Collection entries:

----------

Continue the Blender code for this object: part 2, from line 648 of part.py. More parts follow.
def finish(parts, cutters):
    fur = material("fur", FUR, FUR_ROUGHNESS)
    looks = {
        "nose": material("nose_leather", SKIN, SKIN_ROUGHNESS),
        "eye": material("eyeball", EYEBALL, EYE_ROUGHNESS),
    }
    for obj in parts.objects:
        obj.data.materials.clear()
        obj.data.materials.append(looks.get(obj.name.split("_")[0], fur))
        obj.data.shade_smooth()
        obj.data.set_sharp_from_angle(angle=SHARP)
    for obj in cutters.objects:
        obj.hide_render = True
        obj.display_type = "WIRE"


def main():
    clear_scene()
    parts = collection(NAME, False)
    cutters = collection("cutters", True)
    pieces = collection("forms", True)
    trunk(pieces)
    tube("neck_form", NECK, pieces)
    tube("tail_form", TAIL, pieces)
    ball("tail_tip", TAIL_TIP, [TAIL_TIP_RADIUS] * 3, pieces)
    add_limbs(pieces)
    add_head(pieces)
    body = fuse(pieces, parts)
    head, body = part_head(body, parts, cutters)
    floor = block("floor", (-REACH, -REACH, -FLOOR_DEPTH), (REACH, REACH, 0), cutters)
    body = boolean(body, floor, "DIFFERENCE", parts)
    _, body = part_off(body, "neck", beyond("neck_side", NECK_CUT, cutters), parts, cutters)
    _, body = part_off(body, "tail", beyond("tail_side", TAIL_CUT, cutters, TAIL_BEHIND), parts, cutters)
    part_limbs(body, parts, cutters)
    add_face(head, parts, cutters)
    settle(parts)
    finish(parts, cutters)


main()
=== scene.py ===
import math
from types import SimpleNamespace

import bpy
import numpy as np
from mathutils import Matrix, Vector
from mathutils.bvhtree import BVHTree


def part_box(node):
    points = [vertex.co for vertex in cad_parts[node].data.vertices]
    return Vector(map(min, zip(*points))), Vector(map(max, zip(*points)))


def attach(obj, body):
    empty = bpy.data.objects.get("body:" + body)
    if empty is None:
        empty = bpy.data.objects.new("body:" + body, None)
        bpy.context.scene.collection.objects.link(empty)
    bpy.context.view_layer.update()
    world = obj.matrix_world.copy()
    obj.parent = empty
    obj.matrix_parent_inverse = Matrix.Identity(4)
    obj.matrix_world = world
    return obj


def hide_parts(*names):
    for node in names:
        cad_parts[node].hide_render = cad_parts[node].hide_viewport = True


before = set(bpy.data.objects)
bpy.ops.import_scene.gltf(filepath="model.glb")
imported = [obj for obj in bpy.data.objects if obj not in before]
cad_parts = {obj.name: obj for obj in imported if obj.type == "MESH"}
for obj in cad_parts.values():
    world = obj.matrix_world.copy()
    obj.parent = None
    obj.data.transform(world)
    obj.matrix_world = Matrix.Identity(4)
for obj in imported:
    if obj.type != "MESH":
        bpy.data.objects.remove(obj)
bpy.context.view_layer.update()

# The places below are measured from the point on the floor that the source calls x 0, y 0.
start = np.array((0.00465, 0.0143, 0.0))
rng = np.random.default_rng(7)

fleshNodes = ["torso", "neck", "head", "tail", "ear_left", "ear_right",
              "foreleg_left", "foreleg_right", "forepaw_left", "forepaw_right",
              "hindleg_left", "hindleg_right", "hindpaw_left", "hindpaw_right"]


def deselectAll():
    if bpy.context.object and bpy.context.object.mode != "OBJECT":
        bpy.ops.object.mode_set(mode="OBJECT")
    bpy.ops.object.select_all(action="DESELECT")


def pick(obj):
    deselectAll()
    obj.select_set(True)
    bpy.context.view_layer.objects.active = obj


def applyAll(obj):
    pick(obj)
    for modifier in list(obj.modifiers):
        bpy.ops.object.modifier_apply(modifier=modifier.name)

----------

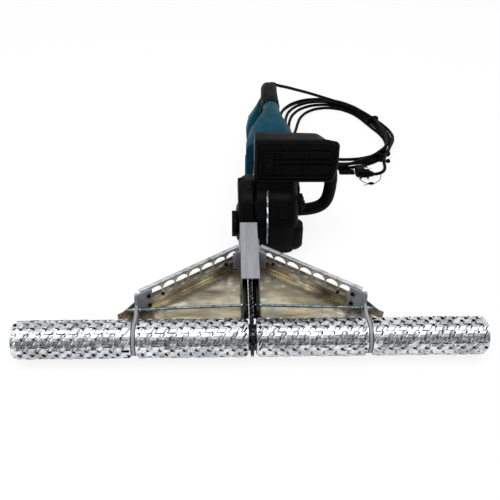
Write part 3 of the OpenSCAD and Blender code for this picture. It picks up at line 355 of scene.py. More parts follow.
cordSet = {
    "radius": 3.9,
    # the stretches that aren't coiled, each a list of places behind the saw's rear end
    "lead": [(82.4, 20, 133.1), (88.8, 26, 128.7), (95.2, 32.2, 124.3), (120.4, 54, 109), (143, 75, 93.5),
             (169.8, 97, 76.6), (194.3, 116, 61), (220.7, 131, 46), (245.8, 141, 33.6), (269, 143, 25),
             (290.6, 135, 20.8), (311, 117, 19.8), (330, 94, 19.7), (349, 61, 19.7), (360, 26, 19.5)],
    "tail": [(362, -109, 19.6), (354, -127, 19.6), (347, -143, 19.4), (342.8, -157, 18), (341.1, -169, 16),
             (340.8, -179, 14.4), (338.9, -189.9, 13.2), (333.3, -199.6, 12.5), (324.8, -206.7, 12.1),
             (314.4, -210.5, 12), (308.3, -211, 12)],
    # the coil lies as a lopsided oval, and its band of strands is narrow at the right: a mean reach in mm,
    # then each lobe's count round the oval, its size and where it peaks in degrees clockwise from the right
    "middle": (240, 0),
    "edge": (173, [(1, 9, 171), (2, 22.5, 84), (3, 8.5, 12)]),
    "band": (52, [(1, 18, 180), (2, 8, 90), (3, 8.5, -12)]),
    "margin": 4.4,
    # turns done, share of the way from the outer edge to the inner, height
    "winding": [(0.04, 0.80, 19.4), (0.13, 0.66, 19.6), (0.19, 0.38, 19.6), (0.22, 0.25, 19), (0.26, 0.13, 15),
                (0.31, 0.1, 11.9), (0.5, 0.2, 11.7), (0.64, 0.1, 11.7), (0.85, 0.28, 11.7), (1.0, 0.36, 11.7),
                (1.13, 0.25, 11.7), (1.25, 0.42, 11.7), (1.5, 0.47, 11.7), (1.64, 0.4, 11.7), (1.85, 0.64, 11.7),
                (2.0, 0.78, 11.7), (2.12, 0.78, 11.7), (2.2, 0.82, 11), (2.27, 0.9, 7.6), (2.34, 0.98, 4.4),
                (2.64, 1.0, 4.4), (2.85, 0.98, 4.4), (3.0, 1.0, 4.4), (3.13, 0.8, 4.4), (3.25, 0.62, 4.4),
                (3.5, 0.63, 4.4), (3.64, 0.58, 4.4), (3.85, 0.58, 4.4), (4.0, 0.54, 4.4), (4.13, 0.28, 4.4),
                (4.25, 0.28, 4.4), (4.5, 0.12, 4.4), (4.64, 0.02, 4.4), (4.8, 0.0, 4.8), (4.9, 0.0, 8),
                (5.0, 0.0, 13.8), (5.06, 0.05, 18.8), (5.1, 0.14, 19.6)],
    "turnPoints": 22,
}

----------

Do this: Take exactly the lines from the one containing "part_limbs(body, parts, cutters)" through the one containing "cad_parts[node].hide_render = cad_parts[node].hide_viewport" in the data above, and output them with nothing added.

Result of the task:
    part_limbs(body, parts, cutters)
    add_face(head, parts, cutters)
    settle(parts)
    finish(parts, cutters)


main()
=== scene.py ===
import math
from types import SimpleNamespace

import bpy
import numpy as np
from mathutils import Matrix, Vector
from mathutils.bvhtree import BVHTree


def part_box(node):
    points = [vertex.co for vertex in cad_parts[node].data.vertices]
    return Vector(map(min, zip(*points))), Vector(map(max, zip(*points)))


def attach(obj, body):
    empty = bpy.data.objects.get("body:" + body)
    if empty is None:
        empty = bpy.data.objects.new("body:" + body, None)
        bpy.context.scene.collection.objects.link(empty)
    bpy.context.view_layer.update()
    world = obj.matrix_world.copy()
    obj.parent = empty
    obj.matrix_parent_inverse = Matrix.Identity(4)
    obj.matrix_world = world
    return obj


def hide_parts(*names):
    for node in names:
        cad_parts[node].hide_render = cad_parts[node].hide_viewport = True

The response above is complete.